20. I am not satisfied on the basis of the argument before me that the judge misapplied the guidance in EV (Philippines), nor that in her decision, she was not entitled to make and rely on findings of fact as at the date of hearing, concerning the reasonableness of these children relocating to the country of their nationality with their parents. A challenge to a finding of fact must meet the standard set in R (Iran) & Ors v Secretary of State for the Home Department [2005] EWCA Civ 982 at paragraph 90(2), that is, that no reasonable judge on the evidence before them could have reached that decision, or that there is no evidence to support the decision made, or that the reviewing Tribunal cannot understand the reasoning of the fact-finding Tribunal. None of those considerations applies here. I am satisfied that the First-tier Tribunal Judge's reasons for reaching the conclusions she did were proper, intelligible, and adequate to support her conclusions.
Zoumbas argument
21. Finally the appellants seek to distinguish the decision in Zoumbas v Secretary of State for the Home Department [2013] UKSC 74 that:
"24. There is no irrationality in the conclusion that it was in the children's best interests to go with their parents to the Republic of Congo. No doubt it would have been possible to have stated that, other things being equal, it was in the best interests of the children that they and their parents stayed in the United Kingdom so that they could obtain such benefits as health care and education which the decision-maker recognised might be of a higher standard than would be available in the Congo. But other things were not equal. They were not British citizens. They had no right to future education and health care in this country. They were part of a close-knit family with highly educated parents and were of an age when their emotional needs could only be fully met within the immediate family unit. Such integration as had occurred into United Kingdom society would have been predominantly in the context of that family unit. Most significantly, the decision-maker concluded that they could be removed to the Republic of Congo in the care of their parents without serious detriment to their well-being. We agree with Lady Dorrian's succinct summary of the position in para 18 of the Inner House's opinion.
25. Finally, we see no substance in the criticism that the assessment of the children's best interests was flawed because it assumed that their parents would be removed to the Republic of Congo. It must be recalled that the decision-maker began by stating the conclusion and then set out the reasoning. It was legitimate for the decision-maker to ask herself first whether it would have been proportionate to remove the parents if they had no children and then, in considering the best interests of the children in the proportionality exercise, ask whether their well-being altered that provisional balance.
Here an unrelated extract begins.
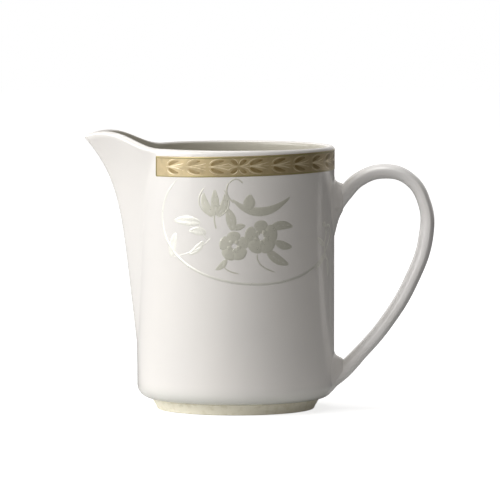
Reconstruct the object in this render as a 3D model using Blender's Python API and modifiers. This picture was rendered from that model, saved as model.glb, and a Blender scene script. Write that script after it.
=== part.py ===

When one has regard to the age of the children, the nature and extent of their integration into United Kingdom society, the close family unit in which they lived and their Congolese citizenship, the matters on which Mr Lindsay relied did not create such a strong case for the children that their interest in remaining in the United Kingdom could have outweighed the considerations on which the decision-maker relied in striking the balance in the proportionality exercise (paras 17 and 18 above). The assessment of the children's best interests must be read in the context of the decision letter as a whole."
22. The Zoumbas decision is binding upon this Tribunal. At the date of decision, the evidence of links between this family and the United Kingdom was thin. The parents' immigration history is unedifying and the links between the child H and the United Kingdom in particular are no more than the usual schooling links. There is no evidence of friendship or other strong connections outside the family circle. I am satisfied that there are no Nagre exceptional circumstances in this case. It may be that a further application can be made in due course in reliance on the line of authorities beginning with ZH (Tanzania) and the new citizenship acquired by the eldest child but that was not the case at the date of hearing in the First-tier Tribunal and the decision which the First-tier Judge made was unarguably open to her.
23. This is a decision which it was open to the First-tier Judge to make. There is nothing in either the nationality point or the point as to the Rules.
Decision
24. There is no material error of law in the First-tier decision and I dismiss these appeals. The decision of the First-tier Tribunal shall stand.